Artists however, are tricky people. They incorporate their criticism and personal social views and critique of morality by standing close to the convention of depiction but cleverly deviating from it without giving a chance to be suspected by anyone. This is as similar as the editing techniques developed by the Ramayana readers themselves. If they remove a couple of lines while reading or even add a couplet of their making without deviating from the meter, none is going to suspect. But by that time the critique must have been up in the air and would become a part of the lore. Such interpolations are quite common and visual artists are the masters of such interpolations. Those artists who include their self portraits in the contemporary works and also those who include certain subtle references of difference and deference in their works, save the day for future. While they look meek in their visual narratives, the aggression of their critical attack reveals itself in each viewing. I was surprised to see a Pattabhisheka depiction by Chennai based Cartoonist Keshav, who does political cartoons for the Hindu.
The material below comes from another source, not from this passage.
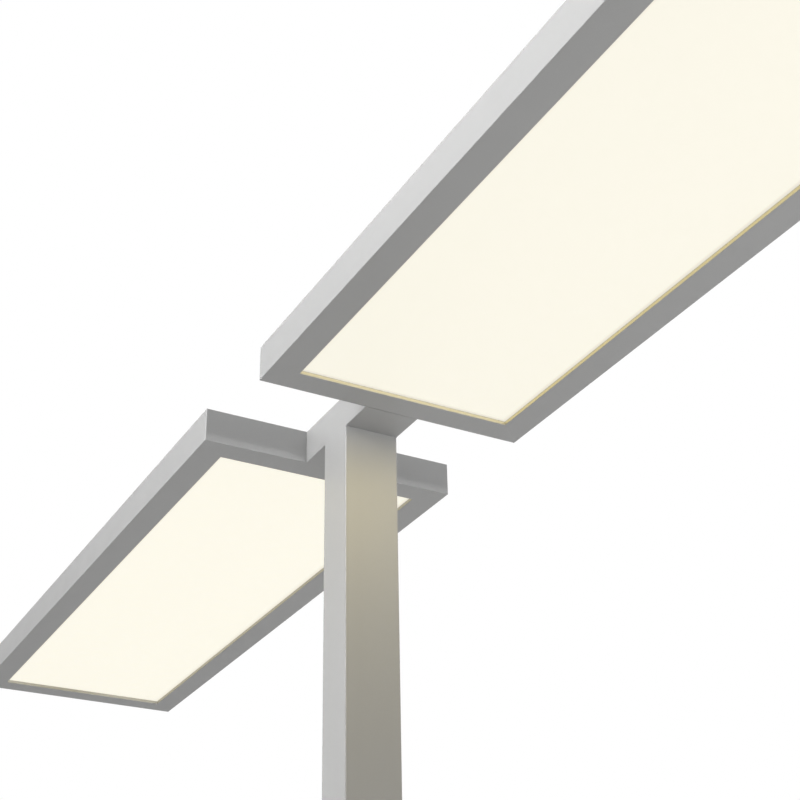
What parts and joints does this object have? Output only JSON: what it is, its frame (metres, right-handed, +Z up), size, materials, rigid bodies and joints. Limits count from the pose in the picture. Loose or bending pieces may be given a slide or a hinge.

In this Pattabhisheka, you see both Ram and Sita wearing unlikely crowns. The brothers who flank them wear different headgears that we have not seen in the dominant depictions. Hanuman who sits at the feet of Ram is all hairy and exactly like a monkey. He is seen playing with a pearl garland gifted to him by his master. There is vagueness and foolishness in his eyes as it obviously does not look like an aesthete’s considered view of those pearls. What makes this painting of Pattabhisheka, all the more important for me (for its subtle subversive tactics) is the gaze of the characters in the picture. In the generic Pattabhisheka pictures, we see the gaze of the people in the picture directed at the viewers. There is an interlocking of the gazes which develops some kind of intimacy between the gazer and the gazed. Scientifically it has been proven that when you look into someone’s eyes a hormone, oxytocin is produced in our brains that establishes a bonding. Though the study is based on the relationship between dogs and human beings, it seems to be applicable to pictures and people who gaze at each other. In the painting of Keshav, this gaze is not there. They all have diverted their gaze to this monkey/Hanuman who is seen playing with the pearls. Instead of the austere smile that we see on the faces of the characters in Pattabhisheka pictures, here we see a gleeful laughter on everybody’s face, including that of Sita and Ram. These self engrossed characters are least bothered about their devotees gazing at the scene of a grand Pattabhisheka. This is a cartoonist’s point of view; yet what a point of view! Keshav sees the whole scene with complete sympathy for Hanuman. He has done ethical and unethical for Ram and he is duly remunerated. But doesn’t the whole narrative reek of some injustice in Ramayana? Who is Hanuman? A South Indian? The artist leaves the question at it and moderates his strong views by giving each character dress and headgear so that they could resemble the courtiers of Krishnadevaraya who ruled Vijayanagara Empire in the 16th century AE, interestingly during the same time the Kannasa Ramayana became popular in South India!